**CHALLENGE**
Copy exactly, please, the lines of the data from its start through the line containing "rail's wood, rubbed".

**SOURCE DATA**
— BEGIN —
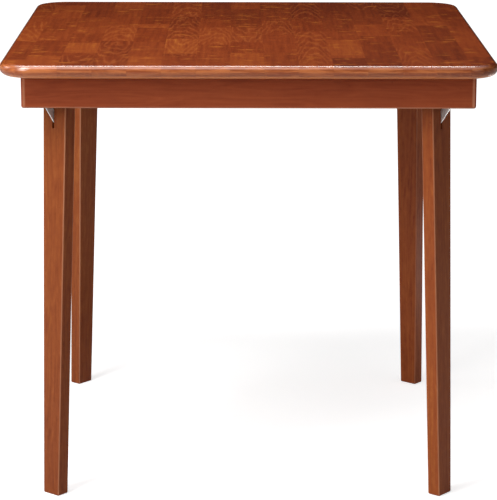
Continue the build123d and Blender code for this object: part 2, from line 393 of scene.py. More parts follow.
@dataclass(frozen=True)
class RailWood(StainedWood):
    """A rail's wood, rubbed thin along its eased outer edges."""

    face: float = 370.6 * MM
    bottom: float = 673.9 * MM
    corner_radius: float = 4.0 * MM
    edge_radius: float = 3.6 * MM
    edge_full: float = 0.35
    strip_in: Band = (2.0, 1.3)
    strip_out: Band = (0.5, 0.9)

    def inset(self, g: Graph, far: Socket, radii: Band) -> Socket:
        """A soft step between two places in from the face, each given in corner radii."""
        return g.window(far, *(self.face - radius * self.corner_radius for radius in radii))

    def wear(self, g: Graph, space: Socket) -> Value:
        """The eased bottom edge and the rounded upright edges.

        Args:
            g: The material.
            space: The point, in the table's own axes.

        Returns:
            How far the stain is rubbed thin, from 0 to 1.
        """
        x, y, z = g.parts(space)
        wide, deep = g.math("ABSOLUTE", x), g.math("ABSOLUTE", y)
        near, far = g.math("MAXIMUM", wide, deep), g.math("MINIMUM", wide, deep)
        full = self.edge_full * self.edge_radius
        outer = g.window(near, self.face - self.edge_radius, self.face - full)
        low = g.window(z, self.bottom + self.edge_radius, self.bottom + full)
        steps = (self.inset(g, far, radii) for radii in (self.strip_in, self.strip_out))
        upright = g.math("MULTIPLY", *steps)
        return g.math("MAXIMUM", g.math("MULTIPLY", outer, low), upright)


@dataclass(frozen=True)
class LegWood(StainedWood):
    """A leg's wood, its grain along the leg and its arrises rubbed thin."""

    origin: tuple[float, float, float] = (0.0, 0.0, 0.0)
    azimuth: float = 0.0
    splay: float = LEG_SPLAY
    thickness: float = 24.0 * MM
    half_width: float = 26.1 * MM
    taper: float = 0.012465
    arris: float = 2.4 * MM
    arris_start: float = 0.95
    arris_full: float = 0.45

    def space(self, g: Graph) -> Socket:
        """The leg's own axes: out through its outer face, along its width, and up the leg.

        Args:
            g: The material.

        Returns:
            The point in those axes.
        """
        turn = (0.0, -self.splay, self.azimuth)
        inputs = {"Vector": g.point, "Location": self.origin, "Rotation": turn}
        return g.add("ShaderNodeMapping", inputs, vector_type="TEXTURE").outputs[0]

    def wear(self, g: Graph, space: Socket) -> Value:
        """The four long arrises.

        Args:
            g: The material.
            space: The point, in the leg's own axes.

        Returns:
            How far the stain is rubbed thin, from 0 to 1.
        """
        x, y, z = g.parts(space)
        half = self.thickness / 2
        flat = g.math("SUBTRACT", g.math("ABSOLUTE", g.math("ADD", x, half)), half)
        edge = g.math("MULTIPLY_ADD", z, self.taper, self.half_width)
        cheek = g.math("SUBTRACT", g.math("ABSOLUTE", y), edge)
        start, end = -self.arris_start * self.arris, -self.arris_full * self.arris
        return g.math("MULTIPLY", g.window(flat, start, end), g.window(cheek, start, end))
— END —
**TASK ANSWER**
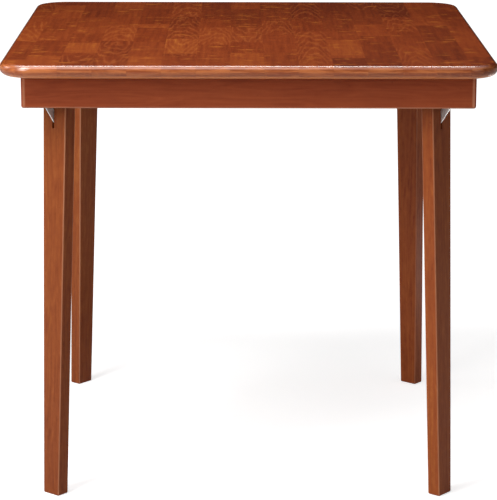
Continue the build123d and Blender code for this object: part 2, from line 393 of scene.py. More parts follow.
@dataclass(frozen=True)
class RailWood(StainedWood):
    """A rail's wood, rubbed thin along its eased outer edges."""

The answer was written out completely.